I remember watching Searching for Bobby Fischer and thinking that the part about chess parents being worse than the kids was satirical.  Well, this weekend I saw that there's more than an element of truth it.  We were allowed into the tournament hall to quietly observe since our kids were not in the tournament.  We had gone just to meet some other chess parents and maybe set up some play-dates for our kids and give them a chance to play some friendly games.  Inside the tournament hall I was watching one boy who was kindergarden-aged and seemed a likely candidate for a playmate for Richie.  He was having a truly grand time playing a game with another boy.  He was clearly quite talented and was up in his game a substantial amount of material.  Towards the end he was up at least 2 rooks and a queen.  I think he didn't really want the game to end, though, so as he played a move he would suggest to his opponent moves for him, even going so far as to allow him to take back moves to prolong the match.  I stepped away for awhile and when I looked in again, it appears that they had both eliminated all the remaining pieces, ending the match in a draw.  His father, who had seen how far ahead he was earlier, was not pleased.  What began as a stern lecture, devolved as the boy started to cry.  This brings up the difficulty that chess parents may have in becoming too invested in the results of their children achieve.

It was a humbling experience, and a reminder for me that there are much more important things than playing chess or winning tournaments.

On the bright side, Richie and Alyssa both seemed to enjoy themselves.  They played several games with older kids.  I saw a toughness in Alyssa that I haven't seen before.  She fought on to the end in a lost game but never stopped trying--it made me quite proud to see.   And Richie made me happy as well--at the end of the day he told me, "I love to play chess!"

1 month update on Dad's Go progress

I wonder how far I'm going to get without learning any Joseki. I'm still at the point where I'm getting better just from playing games, without too much study. I used to frequently lose large groups because I wasn't staying connected and that's happening less frequently. I'm also starting to get a little better at keeping groups alive by making eyes I think. I've been watching a few of Guo Juan's audio lessons which are excellent. I highly recommend them. I think I'm on number 5 now in the beginner lessons. I enjoy watching them a lot which I guess means that's a good way for me to study.

Richie's First Chess Lesson

We had Alyssa's school chess teacher, Michael, come to our house to give the kids a chess lesson. Alyssa has been in his after-school class since the start of the school year. Richie, who is in Pre-K at the same school is not in the same class since the starting age is Kindergarden. I had talked to Michael after class about enrolling my son since he started to show interest in the game a few months ago. When he started trying to teach to our nanny, and some kids we had over for a play-date chess, I figured he was ready to ge some instruction himself. But Michael said he needed to see Richie himself since in his experience kids don't usually have a long enough attention span to benefit much from 1 hour lessons until they're a little older. Anyway, after Richie continued to show interest, I decided to have a test lesson to see how it goes. Yesjavascript:void(0)
Save as Draftterday was the first one.

Michael began the lesson by explaining how the pieces moved. Throughout the lesson he used little rhymes to teach a point or he would animate the pieces (this bishop is a cow eating grass on this square, the rook comes and eats him, chomp chomp, but then this other rook says hey you just ate my cow, now I'm going to get you!) The kids liked that a lot.

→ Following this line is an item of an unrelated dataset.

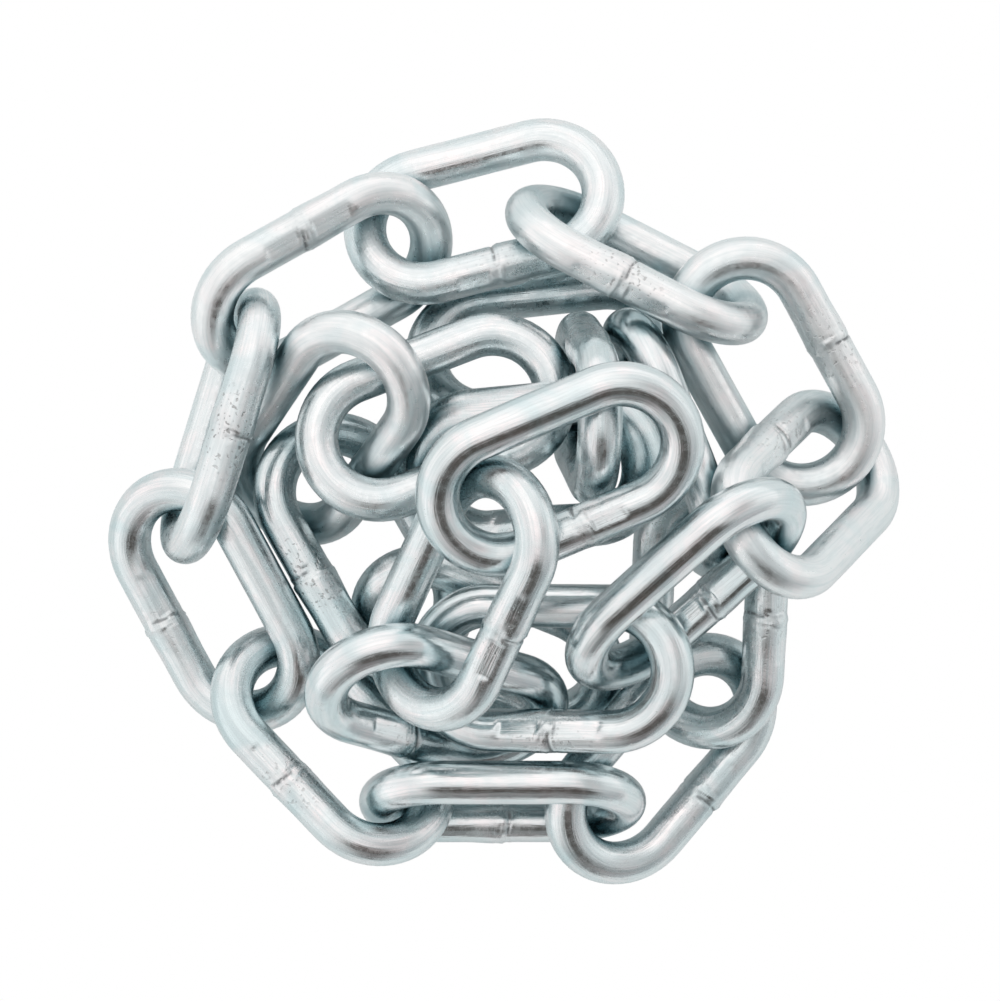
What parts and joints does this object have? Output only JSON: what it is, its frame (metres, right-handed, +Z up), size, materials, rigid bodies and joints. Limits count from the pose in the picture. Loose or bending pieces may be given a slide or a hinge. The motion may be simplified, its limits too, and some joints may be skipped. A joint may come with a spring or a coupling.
{
  "type": "heap of steel chain",
  "caption": "Loose length of short welded steel chain, bright zinc plated, let down in a low round heap of interlinked oval links.",
  "frame": {"origin": "middle of the heap's footprint on the floor", "axes": "+Z up from the floor; seen from above, +Y is the top of the picture and +X its right"},
  "size_m": [0.111, 0.1074, 0.0455],
  "materials": {
    "zinc": "bright zinc plate, slightly frosted"
  },
  "bodies": {
    "root": {"link_01": "zinc", "link_02": "zinc", "link_03": "zinc", "link_04": "zinc", "link_05": "zinc", "link_06": "zinc", "link_07": "zinc", "link_08": "zinc", "link_09": "zinc", "link_10": "zinc", "link_11": "zinc", "link_12": "zinc", "link_13": "zinc", "link_14": "zinc", "link_15": "zinc", "link_16": "zinc", "link_17": "zinc", "link_18": "zinc", "link_19": "zinc", "link_20": "zinc", "link_21": "zinc", "link_22": "zinc", "link_23": "zinc", "link_24": "zinc"}
  },
  "joints": []
}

I think he was a little surprised that Richie already knew how the pieces move, but when Richie started to get distracted by a toy on the table, I think he figured it out and moved on.

Next he explained the point value of the pieces. This was setting up a later discussion about whether or not a trade is a good trade. I haven't really emphasized this at all, that might explain why both kids have shown willingness to sac pieces for pawns.

After that he showed them a few basic checkmates and had them play a game. He pretty much directed them on which pieces to move. He did enforce touch-move and at one point Alyssa hung a bishop because she dropped it down on the wrong square and he allowed the play to continue. Richie captured and was up a piece. During the middle game several opportunities to initiate exchanges occured. Michael tried to have them count attackers and defenders to emphasize that if there were more attachers than defenders it was a good exchange sequence.

He introduced the rook battery, as well as making a few rules that he wanted them to follow such as always opening with the King pawns, moving knights and bishops before the queen, and castling early.

He flattered us by mentioning that he was pleased with Richie's grasp of the game already and said that it was rare to see such a young player pick up this quickly which he thought meant that Richie would probably take to the game well and could compete in the K-1 nationals later next year or the following.

He mentioned that he had one other student who he thought highly of that he'd like us to meet to set up a play date.

Coffee shop chess

A couple of weeks ago we went to the new Barnes & Nobles bookstore in the Stamford mall. It's really huge. I think it might be the biggest one in Connecticut and it has a Starbucks inside of course. We brought the chess set because Richie wanted to play. I put him at a table and told him to set up the board while I stood in line to get a coffee. After a minute or two, some curious kids--obviously wondering what this little guy was doing playing chess by himself--came over to talk. When I got there with the coffee, they asked if they could play with him. Richie loved it and was very happy with his game which he won by taking all the opponents pieces. He didn't know how to checkmate. His opponents were a trio of kids in the 4th to 6th grades. Both sides barely knew how the pieces moved (though Richie gleefully pointed out when his opponent made a move he knew was illegal) but they older kids still got a kick out of being run over by a 4 year old. I hope the praises they gave him encourage him to play more. Since then he's been asking to play chess at the bookstore a lot. I picked up Janice Kim's series of books on Go. So far like them a lot. They're full of diagrams are easy to read in short sessions.